Data extract:
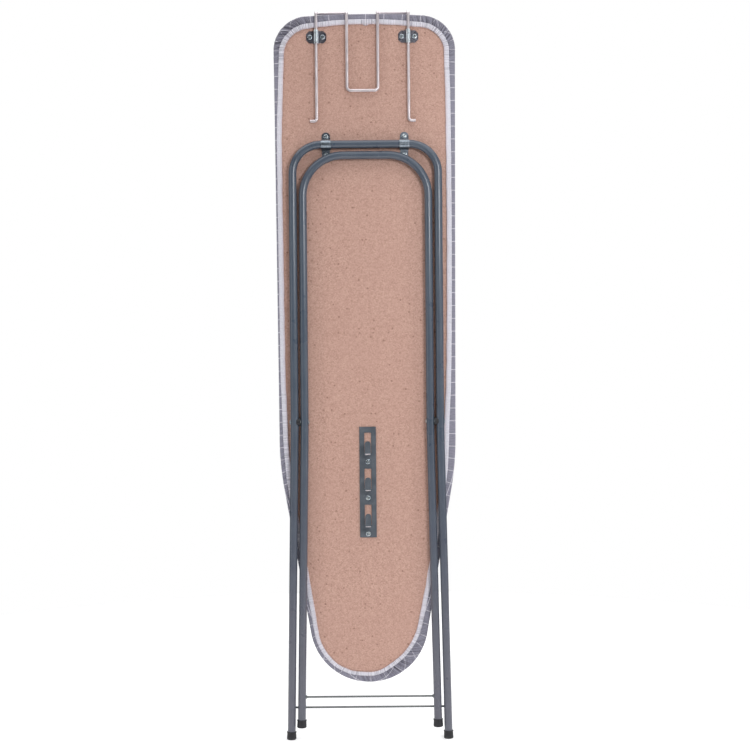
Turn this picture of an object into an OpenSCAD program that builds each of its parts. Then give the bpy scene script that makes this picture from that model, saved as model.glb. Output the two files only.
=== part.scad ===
// Folding ironing board, folded flat and standing upright on its outer feet.
// +Z runs up along the board, the ironing face looks to +Y and the folded legs lie on the -Y side.
// The board's underside is the plane y = 0. All sizes are in millimetres.

/* [Board] */
// Length of the covered board from its nose to its wide end
board_length = 1100; // [1060:5:1120]
// Width of the covered board where it is widest
board_width = 298.6; // [290:0.2:304]
// Height of the nose above the floor
nose_height = 91; // [86:1:101]
// Radius of the nose
nose_r = 97; // [90:1:104]
// Angle of the straight flanks beside the nose
flank_angle = 10; // [9:0.5:11]
// Radius of the shoulders, where the flanks meet the sides
shoulder_r = 500; // [300:10:700]
// Angle of the sides, which narrow slightly towards the nose
side_taper = 0.4; // [0.2:0.1:0.6]
// Radius of the two corners at the wide end
corner_r = 57; // [50:1:64]
// Radius of the slight crown of the wide end
crown_r = 1410; // [1200:10:1600]
// Thickness of the chipboard panel
panel_t = 12; // [11:0.5:13]
// Thickness of the felt and foam pad
pad_t = 5; // [4:0.5:6]
// Thickness of the cotton cover
cover_t = 1; // [0.8:0.1:1.2]
// How far the cover returns onto the underside
return_w = 6; // [5:0.5:8]
// Thickness of the cover's return on the underside
return_t = 0.8; // [0.6:0.1:1]
// Width of the elastic hem
hem_w = 8; // [6:0.5:10]
// Thickness of the elastic hem
hem_t = 1.2; // [1:0.1:1.4]

/* [Legs] */
// Outer diameter of the leg tubes
tube_d = 13; // [12.6:0.1:13.2]
// Wall thickness of the leg tubes
tube_wall = 1; // [0.8:0.1:1.2]
// Distance of the tube axes from the board's underside
tube_offset = 9; // [8.8:0.1:9.4]
// Half of the distance between the outer legs, above the pivots
outer_half = 119.5; // [118:0.5:121]
// Half of the distance between the inner legs, above the pivots
inner_half = 103; // [102:0.5:104]
// Bend radius of the outer frame's top corners
outer_bend_r = 47; // [44:1:47]
// Bend radius of the inner frame's top corners
inner_bend_r = 66; // [60:1:70]
// Height of the outer frame's top bar
outer_bar_z = 975; // [972:1:978]
// Height of the inner frame's top bar
inner_bar_z = 957; // [954:1:958]
// Height of the pivot rivets
pivot_z = 520; // [511:1:526]
// Outward splay of the legs below the pivots
splay = 1.05; // [0.8:0.05:1.2]
// Height of the inner feet above the floor
inner_foot_z = 19; // [15:1:24]

/* [Leg fittings] */
// Diameter of the crossbar wire
crossbar_d = 3.2; // [2.8:0.1:3.6]
// Height of the outer crossbar
outer_crossbar_z = 50; // [46:1:54]
// Height of the inner crossbar
inner_crossbar_z = 69; // [64:1:70]
// Diameter of the pivot rivets' shanks
rivet_d = 5; // [4.6:0.1:5.4]
// Diameter of the rivets' heads
rivet_head_d = 9; // [8:0.5:10]
// Diameter of the plastic spacers on the rivets
spacer_d = 13; // [12:0.5:14]
// Height of the foot caps
foot_h = 13; // [12:0.5:16]
// Radius of the foot caps near their base
foot_r = 7.9; // [7.6:0.1:8.2]

/* [Board fittings] */
// Thickness of the saddles' and clips' sheet metal
strap_t = 1.2; // [1:0.1:1.3]
// Distance of each saddle from the middle
saddle_x = 64.5; // [62:0.5:64.5]
// Width of each saddle's strap
saddle_w = 16; // [14:0.5:16]
// Place of the left rest clip across the board
clip_left_x = -79; // [-82:0.5:-76]
// Place of the right rest clip across the board
clip_right_x = 72.5; // [70:0.5:75]
// Height of the rest clips
clip_z = 1153; // [1146:1:1158]
// Distance of the clip screws from the clip's middle
clip_screw_x = 10.5; // [10:0.5:11]
// Diameter of the screws' heads
screw_head_d = 8; // [7.5:0.1:8.4]
// Diameter of the screws' shanks
screw_d = 4; // [3.5:0.1:4.1]

/* [Height latch] */
// Width of the latch plate
latch_w = 27.4; // [25:0.2:30]
// Length of the latch plate
latch_l = 182; // [180:1:190]
// Thickness of the latch plate
latch_t = 1.6; // [1.4:0.1:1.8]
// Height of the latch plate's lower end
latch_z = 329; // [321:1:336]
// Distance between two height positions
latch_pitch = 59.3; // [58:0.1:60]
// Width of each slot in the latch plate
slot_w = 11.3; // [10:0.1:13]
// Length of each slot
slot_l = 35.3; // [34:0.1:37]
// Width of each hook
hook_w = 10; // [9:0.1:10.4]
// Clear depth behind each hook, which takes the inner frame's bar
hook_depth = 14.8; // [14.4:0.1:15]
// Height of each hook
hook_h = 22; // [19:0.5:24]

/* [Iron rest] */
// Diameter of the iron rest's wire
rest_d = 5; // [4.6:0.1:5.2]
// Height of the rest's bent ends
rest_low_z = 1014; // [1010:0.5:1020]
// Height of the closed end of the rest's middle loop
rest_loop_z = 1064; // [1058:0.5:1074]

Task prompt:
Print from the first line through the line that contains "are in millimetres.", please, including both, and leave out every line outside that stretch.

Full output:
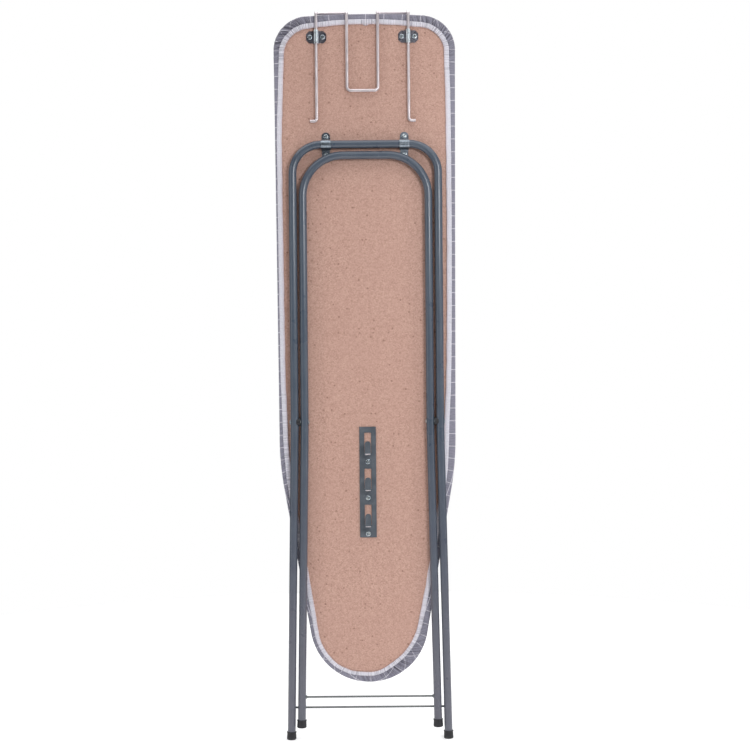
Turn this picture of an object into an OpenSCAD program that builds each of its parts. Then give the bpy scene script that makes this picture from that model, saved as model.glb. Output the two files only.
=== part.scad ===
// Folding ironing board, folded flat and standing upright on its outer feet.
// +Z runs up along the board, the ironing face looks to +Y and the folded legs lie on the -Y side.
// The board's underside is the plane y = 0. All sizes are in millimetres.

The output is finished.